In the Court’s view, the Vidéoself business directly competed with the Tenant’s video rental business. The Court considered that the Vidéoself business occupied a well-defined area in the shopping centre. The role of the Court is to determine the true intention of the parties when they agree to an exclusivity clause.

According to the evidence, the Tenant signed a new lease on November 6, 2008 for the same rent but with a modified exclusivity clause. It is compelling that when the parties signed the new lease in 2008, the Landlord agreed to include the exclusivity clause but insisted that it be clarified so that it would not apply to Vidéoself. From this the Court concluded that the Landlord’s interpretation of the exclusivity clause was substantially similar to that of the Tenant namely, that the Vidéoself business was a direct competitor of the Tenant and was therefore prohibited by the terms of the original exclusivity clause.
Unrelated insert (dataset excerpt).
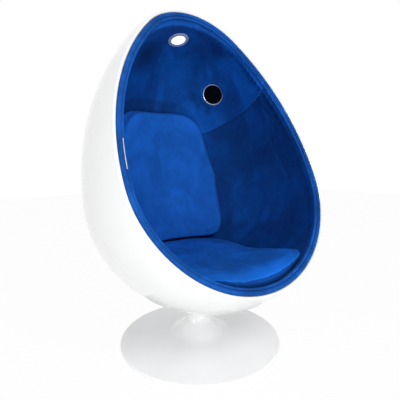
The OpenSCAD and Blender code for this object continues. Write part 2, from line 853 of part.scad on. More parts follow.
module spindle() {
  color(STEEL) difference() {
    union() {
      translate([0, 0, spindle_low]) cylinder(r = spindle_r, h = pod_bottom - spindle_low + over);
      translate([0, 0, pod_bottom]) cylinder(r = column_r + shoulder_over, h = shoulder_h);
      translate([0, 0, pod_bottom + shoulder_h - over])
        cylinder(r = stem_r, h = flange_z - pod_bottom - shoulder_h + 2 * over);
      translate([0, 0, flange_z]) cylinder(r = hub_r, h = flange_thick);
    }
    translate([0, 0, clip_z]) difference() {
      cylinder(r = spindle_r + over, h = clip_thick);
      translate([0, 0, -over]) cylinder(r = spindle_r - clip_deep, h = clip_thick + 2 * over);
    }
    translate([0, 0, flange_z - over]) at_bolts()
      cylinder(r = bolt_r + bolt_clear, h = flange_thick + 2 * over);
  }
}

module ring(inner, outer, h) {
  difference() {
    cylinder(r = outer, h = h);
    translate([0, 0, -over]) cylinder(r = inner, h = h + 2 * over);
  }
}

column_in_r = column_r - column_wall;
washer_clear = 2;
washer_z = clip_z + clip_thick;
bush_low_z = washer_z + washer_thick;
bush_h = 22;

module retaining_clip() {
  color(STEEL) translate([0, 0, clip_z]) difference() {
    ring(spindle_r - clip_deep, spindle_r + clip_deep, clip_thick);
    translate([0, -clip_deep, -over]) cube([spindle_r + 2 * clip_deep, 2 * clip_deep, clip_thick + 2 * over]);
  }
}

module thrust_washer() {
  color("goldenrod") translate([0, 0, washer_z])
    ring(spindle_r + bush_clear, column_in_r - washer_clear, washer_thick);
}

module lower_bush() {
  color("goldenrod") translate([0, 0, bush_low_z])
    ring(spindle_r + bush_clear, column_in_r, bush_h);
}

module upper_bush() {
  color("goldenrod") translate([0, 0, race_z - bush_h])
    ring(spindle_r + bush_clear, column_in_r, bush_h);
}

// Thrust bearing under the pod: two races, a cage and its balls
race_over = 3.5;
race_clear = 2;
race_out_r = column_r + race_over;
race_in_r = spindle_r + race_clear;
cage_thick = 3.2;
ball_ring_r = (race_in_r + race_out_r) / 2;
pocket_clear = 0.15;

module lower_race() {
  color(STEEL) translate([0, 0, race_z]) ring(race_in_r, race_out_r, race_thick);
}

module upper_race() {
  color(STEEL) translate([0, 0, pod_bottom - race_thick]) ring(spindle_r, race_out_r, race_thick);
}

module at_balls() {
  for (i = [0:ball_count - 1]) rotate([0, 0, 360 * i / ball_count])
    translate([ball_ring_r, 0, 0]) children();
}

module ball_cage() {
  color("goldenrod") translate([0, 0, race_z + race_thick + (ball_space - cage_thick) / 2])
    difference() {
      ring(race_in_r + over, race_out_r - over, cage_thick);
      translate([0, 0, -over]) at_balls() cylinder(r = ball_d / 2 + pocket_clear, h = cage_thick + 2 * over, $fn = 32);
    }
}

module bearing_balls() {
  color(STEEL) translate([0, 0, race_z + race_thick + ball_space / 2])
    at_balls() sphere(r = ball_d / 2, $fn = 32);
}

// Steel column with its gussets on the plate
gusset_thick = 6;
gusset_reach = 74;
gusset_h = 62;

module column_tube() {
  color(STEEL) translate([0, 0, plate_top]) ring(column_in_r, column_r, race_z - plate_top);
}

module column_gussets() {
  color(STEEL) for (i = [0:3]) rotate([0, 0, 90 * i])
    translate([0, gusset_thick / 2, plate_top]) rotate([90, 0, 0])
      linear_extrude(gusset_thick)
        polygon([[column_r, 0], [column_r + gusset_reach, 0], [column_r, gusset_h]]);
}

// Cover of the base: a neck, two hollow curves, a shallow slope and a rounded edge
neck_arc = [neck_r + neck_arc_r, neck_top];
slope_turn = 45;
slope_top = neck_arc - neck_arc_r * [cos(slope_turn), sin(slope_turn)];
slope_low = slope_top + neck_slope * [sin(slope_turn), -cos(slope_turn)];
foot_arc = slope_low + foot_arc_r * [cos(slope_turn), sin(slope_turn)];
edge_mid = [base_r - base_edge_r, cover_lift + base_edge_r];
edge_way = edge_mid - foot_arc;
disc_turn = asin((foot_arc_r + base_edge_r) / norm(edge_way)) + atan2(edge_way[1], edge_way[0]);
disc_out = [-sin(disc_turn), cos(disc_turn)];

// Height of the disc's face, at depth t below it, at this distance from the axis
function disc_z(r, t) = edge_mid[1] + (base_edge_r - t) / cos(disc_turn)
  + (edge_mid[0] - r) * tan(-disc_turn);

// Half section of the base at depth t below its outer face, from low upwards
module base_section(t, edge, low) {
  rise = t > 0 ? over : 0;
  difference() {
    polygon([
      [0, low],
      [edge, low],
      [edge, disc_z(edge, t)],
      foot_arc - (foot_arc_r + t) * disc_out,
      slope_low - t * [cos(slope_turn), sin(slope_turn)],
      slope_top - t * [cos(slope_turn), sin(slope_turn)],
      [neck_r - t, neck_top],
      [neck_r - t, neck_top + rise],
      [0, neck_top + rise]
    ]);
    translate(neck_arc) circle(r = neck_arc_r + t, $fn = fine);
    translate(foot_arc) circle(r = foot_arc_r + t, $fn = fine);
  }
}

cover_in_r = base_r - 2 * base_edge_r + over;
plate_r = edge_mid[0] + (disc_z(edge_mid[0], cover_wall) - plate_top - layer_gap) / tan(-disc_turn);

module base_cover() {
  color(WHITE) difference() {
    union() {
      rotate_extrude($fn = fine) base_section(0, edge_mid[0], edge_mid[1]);
      rotate_extrude($fn = fine) translate(edge_mid) circle(r = base_edge_r, $fn = 48);
    }
    rotate_extrude($fn = fine) base_section(cover_wall, cover_in_r, -over);
  }
}

foot_ring_w = 24;

module foot_ring() {
  color(DARK) ring(plate_r - foot_ring_w, plate_r, foot_ring_h);
}

lug_r = 12;
lug_ring_r = 190;
cover_screw_r = 3;
cover_head_r = 6;
lug_bite = 5;
cover_screw_len = plate_thick + lug_bite;

module at_lugs() {
  for (i = [0:5]) rotate([0, 0, 30 + 60 * i]) translate([lug_ring_r, 0, 0]) children();
}

module cover_screws() {
  color(STEEL) at_lugs() translate([0, 0, plate_z]) screw(cover_head_r, cover_screw_r, cover_screw_len);
}

module cover_lugs() {
  color(WHITE) difference() {
    intersection() {
      translate([0, 0, plate_top]) at_lugs() cylinder(r = lug_r, h = neck_top);
      rotate_extrude($fn = fine) base_section(cover_wall, cover_in_r, -over);
    }
    translate([0, 0, plate_z]) at_lugs() screw(cover_head_r, cover_screw_r, cover_screw_len);
  }
}

module ballast_plate() {
  color(STEEL) difference() {
    translate([0, 0, plate_z]) cylinder(r = plate_r, h = plate_thick, $fn = fine);
    translate([0, 0, plate_z]) at_lugs() screw(cover_head_r, cover_screw_r, cover_screw_len);
  }
}

// Collar of the pod: flares from the swivel gap up to the shell's underside
collar_arc_r = 50;
collar_turn = 55;
collar_wall = 4;
collar_line = 60;

module collar_section(t) {
  mid = [neck_r + collar_arc_r, pod_bottom];
  top = mid + (collar_arc_r + t) * [-cos(collar_turn), sin(collar_turn)];
  far = top + collar_line * [sin(collar_turn), cos(collar_turn)];
  low = pod_bottom - (t > 0 ? over : 0);
  difference() {
    polygon([[0, low], [neck_r - t, low], [neck_r - t, pod_bottom], top, far, [0, far[1]]]);
    translate(mid) circle(r = collar_arc_r + t, $fn = fine);
  }
}

module neck_collar() {
  color(WHITE) difference() {
    rotate_extrude($fn = fine) collar_section(0);
    rotate_extrude($fn = fine) collar_section(collar_wall);
    pole_ball(0);
  }
}

// Speaker, drawn with its face at z = 0 and the room towards +z
grille_r = speaker_r - speaker_ring_w;
ring_high = 5.5;
ring_low = 3;
ring_bevel = 1.5;
basket_flange = 2;
magnet_r = 20;
magnet_h = 10;
magnet_clear = 1.5;
magnet_low = lining_in - shell_wall - magnet_clear;
basket_low = magnet_low - magnet_h;
basket_wall = 1.5;
grille_up = 1;
grille_thick = 1.2;
hole_r = 1.7;
hole_step = 6.6;
cone_edge = 4;
cone_r = grille_r - cone_edge;
cone_wall = 1;
cone_roll = 2;
cone_low = -ring_low - 2 * cone_roll;
cap_r = 9;
cap_h = 4;

module speaker_ring() {
  color("silver") rotate_extrude() polygon([
    [grille_r, -ring_low], [speaker_r, -ring_low], [speaker_r, ring_high - ring_bevel],
    [speaker_r - ring_bevel, ring_high], [grille_r + ring_bevel / 2, ring_high - ring_bevel / 2],
    [grille_r, ring_high - 2 * ring_bevel]
  ]);
}

module speaker_grille() {
  color(DARK) translate([0, 0, grille_up]) difference() {
    cylinder(r = grille_r, h = grille_thick);
    for (k = [0:5], i = [0:max(6 * k - 1, 0)]) rotate([0, 0, k > 0 ? 60 * i / k : 0])
      translate([k * hole_step, 0, -over]) cylinder(r = hole_r, h = grille_thick + 2 * over, $fn = 16);
  }
}

module speaker_basket() {
  floor_z = basket_wall - basket_low;
  rim_z = -ring_low - basket_flange;
  color(STEEL) rotate_extrude() polygon([
    [cone_r, -ring_low], [speaker_r, -ring_low], [speaker_r, rim_z],
    [cone_r + basket_wall, rim_z], [cone_r + basket_wall, cone_low],
    [magnet_r + basket_wall, -basket_low], [0, -basket_low],
    [0, floor_z], [magnet_r, floor_z], [cone_r, cone_low]
  ]);
}

// The cone rests on the basket's floor with its neck, and its rim lies in the basket
module speaker_cone() {
  floor_z = basket_wall - basket_low;
  color(DARK) rotate_extrude() polygon([
    [0, floor_z], [cap_r + cone_wall, floor_z],
    [cone_r - 2 * cone_roll, cone_low], [cone_r - cone_roll, -ring_low - cone_wall],
    [cone_r - cone_wall / 2, -ring_low - cone_wall], [cone_r - cone_wall / 2, -ring_low],
    [cone_r - cone_roll, -ring_low], [cone_r - 2 * cone_roll, -ring_low - cone_roll],
    [cap_r, floor_z + cone_wall], [0, floor_z + cap_h]
  ]);
}

module speaker_magnet() {
  color(STEEL) translate([0, 0, -magnet_low]) cylinder(r = magnet_r, h = magnet_h);
}

module at_speaker(s) {
  in_pod() on_wall(s * speaker_turn, speaker_rise, lining_in) children();
}

module speaker_ring_left() { at_speaker(-1) speaker_ring(); }
module speaker_grille_left() { at_speaker(-1) speaker_grille(); }
module speaker_basket_left() { at_speaker(-1) speaker_basket(); }
module speaker_cone_left() { at_speaker(-1) speaker_cone(); }
module speaker_magnet_left() { at_speaker(-1) speaker_magnet(); }
module speaker_ring_right() { at_speaker(1) speaker_ring(); }
module speaker_grille_right() { at_speaker(1) speaker_grille(); }
module speaker_basket_right() { at_speaker(1) speaker_basket(); }
module speaker_cone_right() { at_speaker(1) speaker_cone(); }
module speaker_magnet_right() { at_speaker(1) speaker_magnet(); }

// Ceiling light at the pod's tip, drawn with the room towards +z
light_thick = 3;
light_edge = 1;
light_bevel = 2;
lens_thick = 2;
board_thick = 1.6;
board_clear = 1;
can_room = 2;

module at_light() {
  in_pod() translate([0, 0, pod_top - lining_in - crown_fill]) rotate([180, 0, 0]) children();
}

// Height of the ring's back: it clears the hollow lining at the ring's edge
light_seat = let (r = tip_r(lining_in, crown_fill)) r - sqrt(r * r - light_r * light_r) + layer_gap;
can_deep = crown_fill + lining_in - lead_deep + lead_r + can_room;

module light_can() {
  color("silver") at_light() difference() {
    translate([0, 0, -can_deep]) cylinder(r = light_can_r, h = can_deep + light_seat);
    translate([0, 0, -can_deep + light_wall]) cylinder(r = light_lens_r, h = can_deep + light_seat);
  }
}

module light_ring() {
  color("silver") at_light() rotate_extrude() polygon([
    [light_lens_r, light_seat], [light_r, light_seat], [light_r, light_seat + light_edge],
    [light_r - light_bevel, light_seat + light_thick], [light_lens_r, light_seat + light_thick]
  ]);
}

module light_lens() {
  color("white") at_light() translate([0, 0, light_seat - lens_thick])
    cylinder(r = light_lens_r, h = lens_thick);
}

module light_board() {
  color("green") at_light() translate([0, 0, -can_deep + light_wall])
    cylinder(r = light_lens_r - board_clear, h = board_thick);
}

base_cover();
foot_ring();
ballast_plate();
cover_lugs();
cover_screws();
column_tube();
column_gussets();
lower_bush();
upper_bush();
lower_race();
ball_cage();
bearing_balls();
spindle();
thrust_washer();
retaining_clip();
upper_race();
hub_casting();
neck_collar();
pod_bolts();
backing_pad();
pod_nuts();
shell();
foam_crown_left();
foam_crown_right();
foam_side_left();
foam_side_right();
lining_crown_left();
lining_crown_right();
lining_side_left();
lining_side_right();
outer_welt();
inner_welt();
edge_strip();
seat_board();
board_blocks();
board_screws();
amplifier_case();
amplifier_lid();
amplifier_screws();
power_inlet();
inlet_nut();
inlet_lead();
wiring_loom();
seat_cushion();
back_cushion();
speaker_ring_left();
speaker_grille_left();
speaker_basket_left();
speaker_cone_left();
speaker_magnet_left();
speaker_ring_right();
speaker_grille_right();
speaker_basket_right();
speaker_cone_right();
speaker_magnet_right();
light_can();
light_board();
light_lens();
light_ring();
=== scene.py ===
import json
import math

import bmesh
import bpy
import numpy as np
from mathutils import Matrix, Vector, noise


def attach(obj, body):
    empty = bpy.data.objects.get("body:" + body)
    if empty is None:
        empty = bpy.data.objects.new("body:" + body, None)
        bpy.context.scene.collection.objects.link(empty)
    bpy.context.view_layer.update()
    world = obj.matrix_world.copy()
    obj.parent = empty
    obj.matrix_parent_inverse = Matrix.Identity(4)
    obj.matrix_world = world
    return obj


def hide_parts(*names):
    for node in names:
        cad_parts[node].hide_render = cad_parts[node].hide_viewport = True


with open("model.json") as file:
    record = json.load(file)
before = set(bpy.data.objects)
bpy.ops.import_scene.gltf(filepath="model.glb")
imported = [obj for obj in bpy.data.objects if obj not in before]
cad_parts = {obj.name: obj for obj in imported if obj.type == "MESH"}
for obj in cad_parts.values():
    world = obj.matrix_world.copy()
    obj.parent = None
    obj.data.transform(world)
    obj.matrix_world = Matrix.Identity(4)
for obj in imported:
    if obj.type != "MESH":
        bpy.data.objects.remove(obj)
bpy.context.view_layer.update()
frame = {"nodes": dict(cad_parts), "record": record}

MM = 0.001

# ---------------------------------------------------------------- camera
# The photograph's view, in the part's frame: place, direction and up
EYE = Vector((-0.7671, -1.0605, 0.7213))
LOOK = Vector((0.5846, 0.802, -0.1223)).normalized()
UP = Vector((0.079, 0.0937, 0.9925))
FOCAL_PX = 341.64
FRAME_PX = 400
SENSOR_MM = 36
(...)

Although the Tenant succeeded in convincing the Court that the Landlord was in breach of the exclusivity clause, it fared less well when it came time to prove that it had suffered damages as a result of the breach. The burden of proof being with the claimant, the evidence provided by the Tenant in the form of unaudited financial statements was ambiguous and did not satisfy the Court. In the circumstances, the Court awarded only a nominal sum of damages.
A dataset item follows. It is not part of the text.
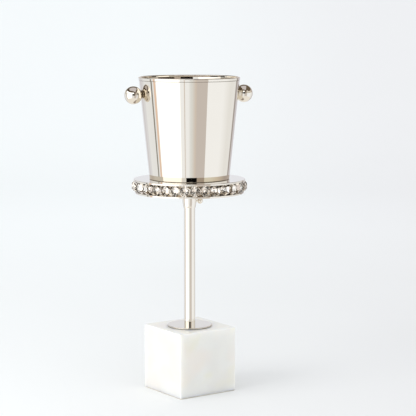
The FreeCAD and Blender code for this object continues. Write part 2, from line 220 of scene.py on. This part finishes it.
def white_marble():
    """Milky honed stone with faint warm clouds, under a thin polish."""
    made, tree, shader = material("white_marble")
    place = place_of(tree)
    cloud = spread(tree, noise(tree, place, 11.0, 3.0, 0.3), 0.35, 0.68, 0.0, 1.0)
    stone = blended(tree, cloud, *MARBLE)
    blush = spread(tree, noise(tree, shifted(tree, place, 0.7), 13.0, 1.5, 0.2), 0.50, 0.72, 0.0, 0.6)
    stone = blended(tree, blush, stone, MARBLE_BLUSH)
    ochre = spread(tree, noise(tree, shifted(tree, place, 3.1), 15.0, 2.0, 0.3), 0.52, 0.74, 0.0, 0.6)
    stone = blended(tree, ochre, stone, MARBLE_OCHRE)
    tree.links.new(stone, shader.inputs["Base Color"])
    tree.links.new(spread(tree, cloud, 0.0, 1.0, 0.30, 0.40), shader.inputs["Roughness"])
    shader.inputs["Subsurface Weight"].default_value = 0.9
    shader.inputs["Subsurface Radius"].default_value = MILKY_DEPTH
    shader.inputs["Subsurface Scale"].default_value = 1.0
    shader.inputs["Coat Weight"].default_value = 0.5
    shader.inputs["Coat Roughness"].default_value = 0.06
    bump(tree, shader, noise(tree, place, 60.0, 3.0), 0.02, 0.0004)
    return made


def crystal_glass():
    """Clear stones with foil on their backs: mirror-like inside the girdle, glass outside it."""
    made, tree, shader = material("crystal_glass")
    place = place_of(tree)
    foil_r = outer_radius("crystal_band") + FOIL_REACH
    foil = spread(tree, distance_from_axis(tree, place), foil_r, foil_r + FOIL_FADE, 1.0, 0.0)
    tree.links.new(foil, shader.inputs["Metallic"])
    haze = spread(tree, noise(tree, place, 90.0), 0.3, 0.7, 0.02, 0.06)
    tree.links.new(haze, shader.inputs["Roughness"])
    tree.links.new(blended(tree, foil, *CRYSTAL), shader.inputs["Base Color"])
    shader.inputs["Transmission Weight"].default_value = 1.0
    shader.inputs["IOR"].default_value = CRYSTAL_INDEX
    return made


# Metal darker than the nickel, mottled between two tones; the handles' necks use it with tones of
# painted shade
def setting_metal(name="setting_metal", tones=SETTING):
    made, tree, shader = material(name)
    place = place_of(tree)
    mottle = noise(tree, place, 120.0, 4.0)
    tree.links.new(blended(tree, mottle, *tones), shader.inputs["Base Color"])
    tree.links.new(spread(tree, mottle, 0.3, 0.7, 0.18, 0.34), shader.inputs["Roughness"])
    shader.inputs["Metallic"].default_value = 1.0
    return made


def pressed_felt():
    made, tree, shader = material("pressed_felt")
    place = place_of(tree)
    fibre = noise(tree, place, 900.0, 5.0, 1.2)
    tree.links.new(blended(tree, fibre, *FELT), shader.inputs["Base Color"])
    shader.inputs["Roughness"].default_value = 0.95
    shader.inputs["Sheen Weight"].default_value = 0.3
    bump(tree, shader, fibre, 0.5, 0.0004)
    return made


def turned_brass():
    made, tree, shader = material("turned_brass")
    place = place_of(tree)
    turned = noise(tree, place, 800.0, 3.0)
    tree.links.new(blended(tree, turned, *BRASS), shader.inputs["Base Color"])
    tree.links.new(spread(tree, turned, 0.3, 0.7, 0.18, 0.3), shader.inputs["Roughness"])
    shader.inputs["Metallic"].default_value = 1.0
    return made


SLOT_LOOKS = {
    "polished_nickel": polished_nickel,
    "plated_steel": plated_steel,
    "marble": white_marble,
    "crystal": crystal_glass,
    "setting_metal": setting_metal,
    "felt": pressed_felt,
    "brass": turned_brass,
}


def dress_nodes():
    """Give every CAD node the look of its material slot."""
    looks = {slot: make() for slot, make in SLOT_LOOKS.items()}
    for part in frame["record"]["subparts"]:
        node = frame["nodes"][part["node"]]
        for holder in node.material_slots:
            holder.material = looks[part["material_slot"]]
    # Painted shade in the groove under the rim and at the foot of the flange's edge
    for name, places in SHADE_BANDS.items():
        shade_banded = polished_nickel(name + "_nickel", shade_band_places(*places))
        frame["nodes"][name].material_slots[0].material = shade_banded
    # The handles' necks take a darker metal as painted shade
    neck_painted_shade = setting_metal("neck_painted_shade", NECK_SHADE)
    for side in ("left", "right"):
        frame["nodes"][side + "_handle_neck"].material_slots[0].material = neck_painted_shade


# ---------------------------------------------------------------- studio

# Floor tones: painted shade near the object and towards the camera's right
FLOOR_NEAR_SHADED = (0.85, 0.865, 0.87, 1)
FLOOR_FAR = (0.95, 0.975, 0.98, 1)
FLOOR_RIGHT_SHADE = (0.93, 0.905, 0.91, 1)
NEAR_FADE = (0.3, 3.0)
RIGHT_FADE = (-0.4, 1.2)
FLOOR_FLAT_R = 4.0
FLOOR_STEPS = 96
SWEEP_R = 2.0
SWEEP_TOP = 4.5
SWEEP_STEPS = 12
TABLE_R = 1.2
DRUM_R = 3.3
CARD_R = 3.2
WALL_STEP = 6.0
CAMERA_ANGLE = -math.pi / 2 - CAMERA_SIDE


def turned_sheet(name, outline):
    """Surface turned once round Z from (radius, height) points."""
    points = []
    faces = []
    for i in range(FLOOR_STEPS + 1):
        angle = 2 * math.pi * i / FLOOR_STEPS
        points += [(r * math.cos(angle), r * math.sin(angle), z) for r, z in outline]
    row = len(outline)
    for i in range(FLOOR_STEPS):
        for j in range(row - 1):
            here = i * row + j
            faces.append((here, here + row, here + row + 1, here + 1))
    mesh = bpy.data.meshes.new(name)
    mesh.from_pydata(points, [], faces)
    for face in mesh.polygons:
        face.use_smooth = True
    sheet = bpy.data.objects.new(name, mesh)
    bpy.context.scene.collection.objects.link(sheet)
    return sheet


def seen_by(sheet, camera=False, diffuse=False, glossy=False, transmission=False, shadow=False):
    sheet.visible_camera = camera
    sheet.visible_diffuse = diffuse
    sheet.visible_glossy = glossy
    sheet.visible_transmission = transmission
    sheet.visible_shadow = shadow


def floor_paint():
    """Pale paper with painted shade: a little darker near the object and towards the camera's right."""
    made, tree, shader = material("floor_paint")
    place = place_of(tree)
    near = spread(tree, distance_from_axis(tree, place), *NEAR_FADE, 0.0, 1.0)
    paper = blended(tree, near, FLOOR_NEAR_SHADED, FLOOR_FAR)
    side = tree.nodes.new("ShaderNodeVectorMath")
    side.operation = "DOT_PRODUCT"
    side.inputs[1].default_value = (math.cos(CAMERA_SIDE), -math.sin(CAMERA_SIDE), 0)
    tree.links.new(place, side.inputs[0])
    right = spread(tree, side.outputs["Value"], *RIGHT_FADE, 0.0, 1.0)
    shade = blended(tree, right, (1, 1, 1, 1), FLOOR_RIGHT_SHADE)
    both = tree.nodes.new("ShaderNodeMix")
    both.data_type = "RGBA"
    both.blend_type = "MULTIPLY"
    both.inputs["Factor"].default_value = 1.0
    tree.links.new(paper, both.inputs[6])
    tree.links.new(shade, both.inputs[7])
    tree.links.new(both.outputs[2], shader.inputs["Base Color"])
    grain = noise(tree, place, 3.0)
    tree.links.new(spread(tree, grain, 0.3, 0.7, 0.85, 0.95), shader.inputs["Roughness"])
    return made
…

Since the Courts will interpret exclusivity clauses restrictively as being contrary to the general principles of freedom of trade and commerce, it is important that such clauses be drafted in such a way so as to survive innovations and new technology that are becoming more and more frequent. Considering that the key concern of the Tenant is limiting potential competition, the drafter should pay particular attention to clearly define the parameters of the Tenant’s protection and the Landlord’s obligation. In addition, considering the practical difficulties of proving damages, drafters of such clauses should consider incorporating a liquidated damage clause which would establish the quantum of damages in advance and need not be supported by any evidence, under reserve of course of the Tenant’s recourse for injunctive relief.